Mr. Kernohan summed up the RCIP’s neighbourhood policy with the phrase, ‘we care, we listen and we act.’
‘But the other side of things is our ability to relentlessly crack down on crime,’ he went on to say.
‘The effort needs to be intelligence led. The community provides us with intelligence and we develop it, and along with crime information and crime statistics, we can start to find hot spot areas that we need to target,’ he said.
‘It’s a structured process that starts with confidence, which gives the intelligence, and that is analysed and put into a tasking, co-ordinating process,’ he added.
‘Compared to the areas I have worked in previously, the serious crime level here is low,’ Mr. Kernohan told the Compass.
‘The reality is that, because it’s a small community that’s not used to this type of crime, even one has a massive impact.
‘But we have to address it even if it is one crime,’ he said.
‘We take the situation very seriously and I am confident this structured approach will have a far greater and longer impact than just quick hits.

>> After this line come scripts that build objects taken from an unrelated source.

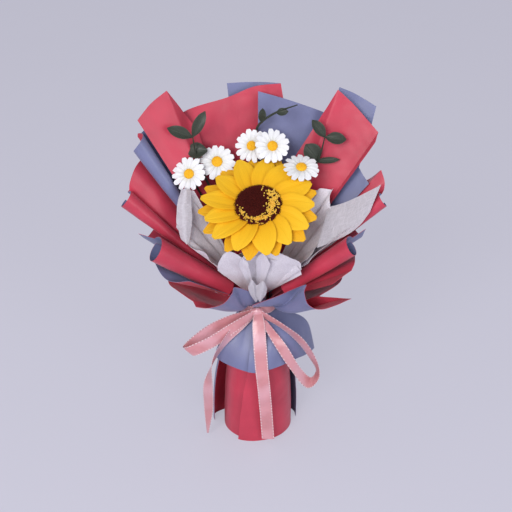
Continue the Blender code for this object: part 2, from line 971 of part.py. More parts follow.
def sprigs(collection, helpers):
    green = material("leaf_green", LEAF_GREEN, 0.5)
    for name, (slot, upper, leaves) in SPRIGS.items():
        path = [*smooth_row(upper, (), STEPS) * MM, *down_through_neck(slot)]
        stem = wire(name, path, SPRIG_STEM_RADIUS, green, collection)
        blades = [
            leaf(f"{name}_leaf_{i}", Vector(base) * MM, Vector(tip) * MM, width * MM, green, collection)
            for i, (base, tip, width) in enumerate(leaves)
        ]
        united(meshed(stem, collection), blades, collection, helpers)


def square_ring(name, inner, outer, half_height, steps, finish, collection, level):
    """A square-cut ring about the neck's axis, centred at a height."""
    profile = [
        (outer, half_height),
        (outer, -half_height),
        (inner, -half_height),
        (inner, half_height),
        (outer, half_height),
    ]
    return turned(name, profile, steps, finish, collection, z=level)


def stem_tape(collection):
    tape = material("stem_tape", STEM_GREEN, 0.8)
    inner = tape_radius()
    outer = inner + TAPE_THICKNESS
    square_ring("stem_tape", inner, outer, TAPE_HEIGHT / 2, TAPE_FACETS, tape, collection, NECK_HEIGHT)


# Ribbon runs: pairs of a centre and a half width, in mm from the front of the band.
RIBBON_RUNS = {
    "left_loop": [
        ((-2, -2, -6), (0, 0, 4)),
        ((-26, -6, -13), (-2, 0, 5)),
        ((-47, -9, -24), (-3, 0, 5.5)),
        ((-66, -10, -42), (-4.5, 0, 5)),
        ((-66, -15, -44), (-4.5, 0, 5)),
        ((-44, -17, -31), (-3, 0, 5.5)),
        ((-24, -13, -18), (-2.5, 0, 5)),
        ((-3, -4, -7), (0, 0, 4)),
    ],
    "right_loop": [
        ((1, -2, -6), (0, 0, 4)),
        ((24, -15, -14), (2, -2, 4)),
        ((43, -15, -32), (3, -3, 4)),
        ((57, -10, -59), (3, -4, 2)),
        ((61, -8, -77), (1, -6, -1)),
        ((52, -12, -84), (-2, -5, -3)),
        ((37, -19, -60), (-5, -2, 1)),
        ((22, -20, -32), (-6, -1, 1)),
        ((5, -7, -11), (-4, 0, 2)),
    ],
    "left_tail": [
        ((-2, -3, -7), (0, 0, 4)),
        ((-18, -10, -18), (-3, 0, 4)),
        ((-32, -17, -32), (-3, -1, 3)),
        ((-42, -19, -50), (-2, -4, 1)),
        ((-49, -15, -83), (4.5, -2, 0)),
        ((-50, -11, -114), (5, -1, 0)),
        ((-52, -9, -152), (1, -1, 1)),
    ],
    "centre_tail": [
        ((1, -4, -5), (4, 0, 0)),
        ((1.5, -12, -14), (6, 0, 0)),
        ((2.5, -20, -29), (6.35, 0, 0)),
        ((4.5, -27, -56), (6.35, 0, 0)),
        ((6.5, -29, -76), (6.35, 0, 0)),
        ((9, -26, -110), (6.35, 0, 0)),
        ((11.5, -22, -149), (6.35, 0, 0)),
    ],
}


def ribbon_run(name, stations, front, finish, collection):
    """A flat strip of ribbon that bends and twists along its stations."""
    middle = smooth_row([s[0] for s in stations], (), STEPS) * MM + np.array([0, -front, NECK_HEIGHT])
    half = smooth_row([s[1] for s in stations], (), STEPS) * MM
    obj = bpy.data.objects.new(name, bent_grid(name, [middle - half, middle + half]))
    link(obj, collection, finish)
    thicken(obj, RIBBON_THICKNESS)
    return meshed(obj, collection)


def ribbon(collection, helpers):
    pink = material("satin_ribbon", PINK, 0.3)
    inner = layer_radius(PAPER_LAYERS - 1) + PAPER_THICKNESS / 2 + SEAT_GAP
    outer = inner + BAND_THICKNESS
    level = NECK_HEIGHT + RIBBON_LEVEL
    ring = square_ring("ribbon_bow", inner, outer, BAND_WIDTH / 2, BAND_FACETS, pink, collection, level)
    band = meshed(ring, collection)
    mesh = bpy.data.meshes.new("knot")
    bm = bmesh.new()
    bmesh.ops.create_cube(bm, size=1)
    bmesh.ops.scale(bm, verts=bm.verts, vec=KNOT_SIZE)
    bmesh.ops.bevel(bm, geom=list(bm.edges), offset=KNOT_ROUNDING, segments=2, profile=0.5, affect="EDGES")
    bm.to_mesh(mesh)
    bm.free()
    knot = link(bpy.data.objects.new("knot", mesh), collection, pink)
    knot.location = (0, -outer - KNOT_SIZE[1] * 0.3, level)
    runs = [
        ribbon_run(name, stations, outer, pink, collection) for name, stations in RIBBON_RUNS.items()
    ]
    united(band, [knot, *runs], collection, helpers)


def extent(collection):
    """Lowest and highest corner of everything in the collection."""
    bpy.context.view_layer.update()
    graph = bpy.context.evaluated_depsgraph_get()
    places = []
    for obj in collection.objects:
        if obj.type == "EMPTY":
            continue
        shown = obj.evaluated_get(graph)
        mesh = shown.to_mesh()
        places += [shown.matrix_world @ vert.co for vert in mesh.vertices]
        shown.to_mesh_clear()
    places = np.array(places)
    return places.min(axis=0), places.max(axis=0)


def stand_on_origin(parts, helpers):
    """Moves everything so that the origin is under the middle of the outline, on its base."""
    low, high = extent(parts)
    base = Vector(((low[0] + high[0]) / 2, (low[1] + high[1]) / 2, low[2]))
    for obj in [*parts.objects, *helpers.objects]:
        if obj.parent is None:
            obj.location -= base


def main():
    for obj in list(bpy.data.objects):
        bpy.data.objects.remove(obj)
    parts = new_collection("paper_flower_bouquet")
    helpers = new_collection("construction")
    wrapping_papers(parts)
    tissue_papers(parts)
    sunflower(parts)
    daisies(parts)
    sprigs(parts, helpers)
    stem_tape(parts)
    ribbon(parts, helpers)
    stand_on_origin(parts, helpers)


main()
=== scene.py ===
# %% [markdown]
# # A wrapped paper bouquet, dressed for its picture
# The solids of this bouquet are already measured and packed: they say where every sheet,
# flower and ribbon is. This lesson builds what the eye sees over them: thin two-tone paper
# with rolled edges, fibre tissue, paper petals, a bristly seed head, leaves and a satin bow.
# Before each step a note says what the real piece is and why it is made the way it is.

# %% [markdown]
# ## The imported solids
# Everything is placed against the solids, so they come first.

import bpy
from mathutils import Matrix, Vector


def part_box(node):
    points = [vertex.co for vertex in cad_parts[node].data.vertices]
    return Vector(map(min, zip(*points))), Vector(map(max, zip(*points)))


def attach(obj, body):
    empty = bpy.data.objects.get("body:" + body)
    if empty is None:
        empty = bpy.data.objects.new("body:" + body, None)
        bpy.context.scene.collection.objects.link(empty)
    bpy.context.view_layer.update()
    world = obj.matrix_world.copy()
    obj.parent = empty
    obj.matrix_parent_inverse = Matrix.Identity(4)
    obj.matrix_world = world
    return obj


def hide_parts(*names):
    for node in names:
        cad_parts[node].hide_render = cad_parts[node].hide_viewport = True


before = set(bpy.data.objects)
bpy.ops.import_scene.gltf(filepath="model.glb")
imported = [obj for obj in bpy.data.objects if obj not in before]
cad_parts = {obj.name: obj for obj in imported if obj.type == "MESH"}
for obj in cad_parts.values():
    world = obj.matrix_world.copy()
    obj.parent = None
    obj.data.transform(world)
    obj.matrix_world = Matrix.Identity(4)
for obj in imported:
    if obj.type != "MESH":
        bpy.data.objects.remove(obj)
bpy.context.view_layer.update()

# %% [markdown]
# ## Tools and units
# Lengths are written in millimetres and turned into metres once. The neck, where the bouquet
# is tied, is the point that a florist works from, so every piece is placed from it. It is the
# middle of the tape round the stems. The dice for small differences between petals has a fixed
# seed, so the script gives the same bouquet each time.

# %% Units, neck and dice
import math
import random

import bmesh
import bpy
import numpy as np
from mathutils import Matrix, Vector, noise

MM = 0.001
tape_low, tape_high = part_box("stem_tape")
neck = (tape_low + tape_high) / 2
dice = random.Random(7)
print("neck at", tuple(round(v / MM, 1) for v in neck), "mm")

# %% [markdown]
# ## Camera
# The photograph looks down on the bouquet by about 28 degrees, with a slightly long lens that
# keeps the upright sheets upright. The camera aims at a point a little above the neck.

# %% Camera
AIM_ABOVE_NECK = Vector((-1.1, 0, 44.3)) * MM
CAMERA_DISTANCE = 0.76
LOOKS_DOWN = math.radians(28)

aim = neck + AIM_ABOVE_NECK
away = Vector((0, -math.cos(LOOKS_DOWN), math.sin(LOOKS_DOWN)))
lens = bpy.data.cameras.new("camera")
lens.lens = 55
lens.sensor_width = 36
camera = bpy.data.objects.new("camera", lens)
camera.location = aim + away * CAMERA_DISTANCE
camera.rotation_euler = (-away).to_track_quat("-Z", "Y").to_euler()
bpy.context.scene.collection.objects.link(camera)
bpy.context.scene.camera = camera
print("camera at", tuple(round(v, 3) for v in camera.location))

# %% [markdown]
# ## Wiring a finish
# Every finish below is a small graph of shader nodes: a texture gives a pattern, the pattern
# mixes two colours and also lifts the surface a little, and a Principled shader turns that
# into light. These helpers add a node, mix two colours and stack a bump, so that each
# finish reads as a short list of what the real surface shows.

# %% Helpers for shader nodes
def add_node(tree, kind, inputs=None, **settings):
    """A shader node with its settings; an input takes a value or another node's output."""
    made = tree.nodes.new("ShaderNode" + kind)
    for key, value in settings.items():
        setattr(made, key, value)
    for key, value in (inputs or {}).items():
        if isinstance(value, bpy.types.NodeSocket):
            tree.links.new(value, made.inputs[key])
        else:
            made.inputs[key].default_value = value
    return made


def new_finish(name, roughness, sockets=None):
    """A Principled material; sockets are the numbers that are the same all over it."""
    made = bpy.data.materials.new(name)
    made.use_nodes = True
    shader = made.node_tree.nodes["Principled BSDF"]
    shader.inputs["Roughness"].default_value = roughness
    for key, value in (sockets or {}).items():
        shader.inputs[key].default_value = value
    return made, made.node_tree, shader


def blended(tree, share, first, second):
    """Two colours mixed by a pattern; either can be another pattern's output."""
    colours = {0: share}
    for slot, colour in ((6, first), (7, second)):
        colours[slot] = (*colour, 1) if isinstance(colour, tuple) else colour
    return add_node(tree, "Mix", colours, data_type="RGBA").outputs[2]


def spread(tree, value, low, high, to_low=0.0, to_high=1.0):
    """Stretches a part of a pattern's range, as a contrast control does."""
    ends = {"Value": value, "From Min": low, "From Max": high, "To Min": to_low, "To Max": to_high}
    return add_node(tree, "MapRange", ends).outputs["Result"]


def noise_pattern(tree, place, scale, detail=3.0, roughness=0.5):
    inputs = {"Vector": place, "Scale": scale, "Detail": detail, "Roughness": roughness}
    return add_node(tree, "TexNoise", inputs).outputs["Fac"]


def stretched(tree, place, scale):
    return add_node(tree, "Mapping", {"Vector": place, "Scale": scale}).outputs["Vector"]


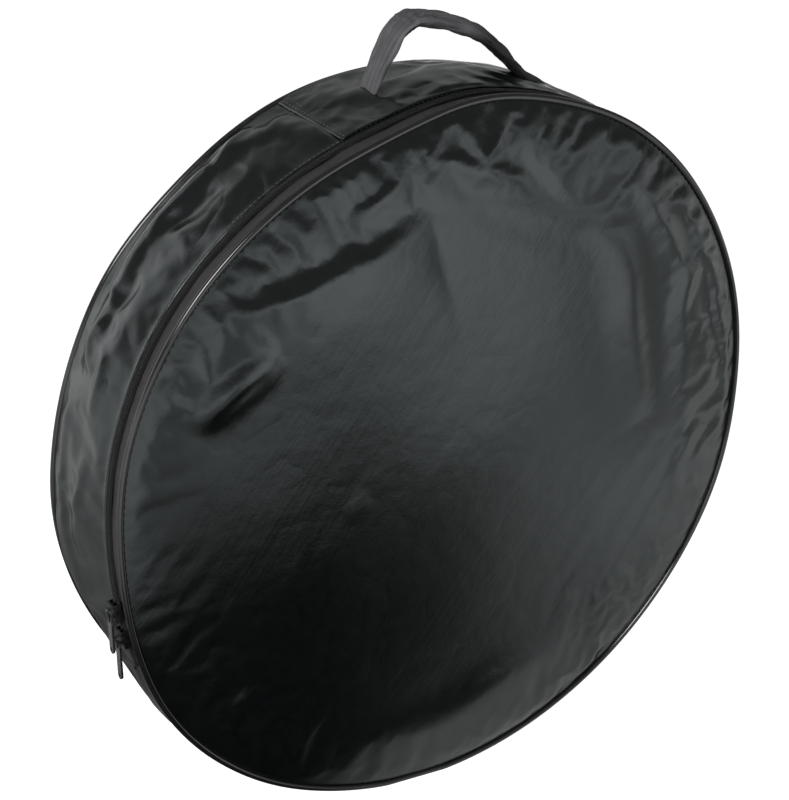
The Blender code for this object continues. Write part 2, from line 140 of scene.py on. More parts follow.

‘I am confident in dealing with it. I have to make sure the right structures and systems are in place and the staff knows what’s expected of them.
‘We have got to remember that Cayman has never dealt with some of these crimes before,’ he said.
‘I don’t want the community to think there’s any complacency on our part. It’s the exact opposite. We are determined to do everything we can about it,’ he added.
Asked about finger-pointing that appeared to be going on in some sections of the community when it comes to the subject of who is committing crime, Mr. Kernohan said; ‘I realise the issue of race and crime is a sensitive one.
‘It’s my experience that races don’t commit crime, criminals do,’ he said.
‘We are not in the business of racially profiling individuals. We are interested in targeting criminals from whatever race and background they come from,’ he added.
Mr. Kernohan said the RCIP is expected to be at full strength by the end of the year.
‘Now that we are nearly at full strength we will have more officers out on the street in all kinds of patrols, and that should reassure the public that we are out there and available to respond,’ he told the Compass.
‘I am delighted to be here. Some things do need to be changed but it’s a good force with some really great people.
‘I hope I can help the RCIP improve the way they approach all their challenges,’ he said.